En se renfermant strictement dans les limites de son sujet, ainsi que l’exigeoient l’ordre & la clarté des idées, Collins auroit écarté toutes ces discussions qui seroient mieux placées dans les prolégomènes d’un commentaire sur la bible, que dans un discours sur la liberté de penser. Il y a d’ailleurs dans cet ouvrage un autre défaut très-sensible, & qui lui ôte sur-tout ce caractère grave & sévère qu’un philosophe, jaloux de mériter le suffrage des lecteurs instruits, doit imprimer à tous ses écrits ; c’est le genre de preuves que Collins a cru devoir employer : il avoit procédé jusqu’alors dans la recherche de la vérité par une méthode d’autant meilleure, qu’en éclairant successivement les différentes parties d’un objet, elle le fait voir tout entier & dans tous ses rapports. À peine remarque-t-on dans son Discours sur la liberté de penser quelques traces de cette excellente méthode : il s’y laisse si fort aller sur les bras d’autrui, pour me servir de l’expression de Montaigne, qu’il anéantit ses forces, & n’y montre guères qu’une suffisance relative & mendiée.

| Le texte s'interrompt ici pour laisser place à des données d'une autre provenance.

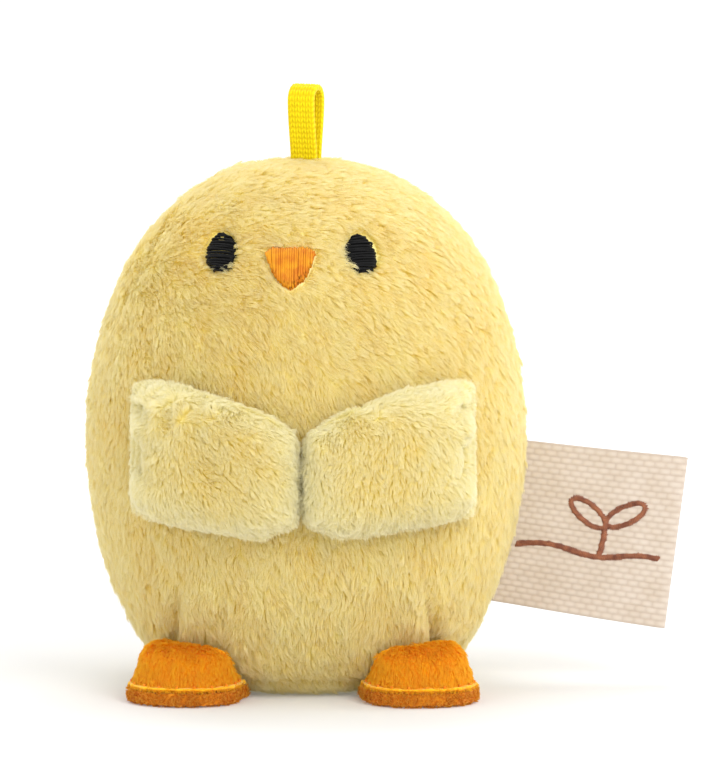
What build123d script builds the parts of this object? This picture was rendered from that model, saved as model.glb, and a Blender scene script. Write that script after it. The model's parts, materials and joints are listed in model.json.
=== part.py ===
from build123d import *
import os
from math import asin, atan, cos, degrees, radians, sin, sqrt

# A small plush chick that hangs from a loop of knitted tape: an egg-shaped stuffed body of pile
# fabric, two stuffed wings folded on the belly, two stuffed feet, an embroidered face and a folded
# woven label in the side seam.
#
# Frame: millimetres, +Z up, the toy faces -Y, and its own left side is +X. The origin is the middle
# of the flat base, on the ground. Every joint is sewn cloth, so each hinge line is a seam.

# ---- body: three tangent arcs turned about the body's axis ----
BODY_WIDTH = 65.6
BODY_HEIGHT = 79.0
WIDEST_HEIGHT = 36.8
CROWN_RADIUS = 30.4
BASE_CORNER = 13.0
CLOTH = 2.4  # backing and pile together
SEAM_ALLOWANCE = 3.6
FLANGE = 0.8  # one layer of cloth turned inwards at a seam, its pile crushed flat
EASE = 0.1  # air left between soft pieces that only touch
OVERCUT = 1.0  # how far a cutting form runs past what it cuts

# ---- sewing ----
THREAD_RADIUS = 0.22
SIDE_STITCHES = 56
BASE_STITCHES = 40
CLOSING_STITCHES = 7
CLOSING_STEP = 5.0  # degrees round the base

# ---- face ----
FACE_X = -1.8  # the stuffing turns the face a little towards the toy's right
EYE_SPREAD = 10.5
EYE_HEIGHT = 66.7
EYE_SIZE = (4.1, 5.1)
BEAK_TOP = 67.6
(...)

Il semble avoir oublié que c’est également un mauvais moyen d’attaque & de défense que de prouver par des autorités ce qu’on peut établir solidement par une bonne argumentation, sur-tout quand un examen rigoureux de la valeur ces autorités & de celles qu’on peut leur opposer, n’en a pas précédé & déterminé le choix[1]. Horace a dit quelque part :

Nil agit exemplum litem quod lite resolvit.


C’est ce qu’on pourroit inscrire sur tous les livres dont les auteurs se jettent réciproquement à la tête une multitude de passages, & où celui qui en ramasse le plus, croit sa victoire assurée & complette. S’appuyer rarement sur la raison des autres, faire beaucoup d’usage de la sienne, observer souvent, calculer quelquefois, voilà une partie des devoirs du philosophe. Les seules armes dont il lui soit permis de se servir, sont celles de la dialectique. En effet, le raisonnement est un instrument qui s’applique à tout avec succès : c’est lui qu’on peut appeller, par excellence, l’organe universel des sciences & des arts, generale scientiarum & artium organum, & sans lequel on ne perfectionne ni les unes ni les autres. Rien n’est plus illusoire que de juger de la bonté d’une cause par le nombre des avocats qui la défendent. Il faut laisser cette fausse mesure de la vérité & de l’évidence à ces savanteaux que Montaigne appelle dans son vulgaire périgordin lettres férits, & qui doués particulièrement de la mémoire des mots, munis d’une grande lecture, & entourés de leurs recueils, sont à-peu-près sûrs de prouver tout ce qu’ils veulent, en matières de faits anciens, espèce de dépôt, où, comme dans les livres des juifs & des chrétiens, on trouve des autorités pour & contre la plupart des opinions qu’on veut défendre & propager.

          (Cet article est de M. Naigeon).



Fin du Tome premier.
  1. Voyez ce que nous avons dit au commencement de cet article, des cas où il est permis d’employer la voie de l’autorité pour confirmer une vérité, ou pour détruire une erreur. On peut consulter aussi sur le même sujet l’article Académiciens, pag. 35, colon. prem.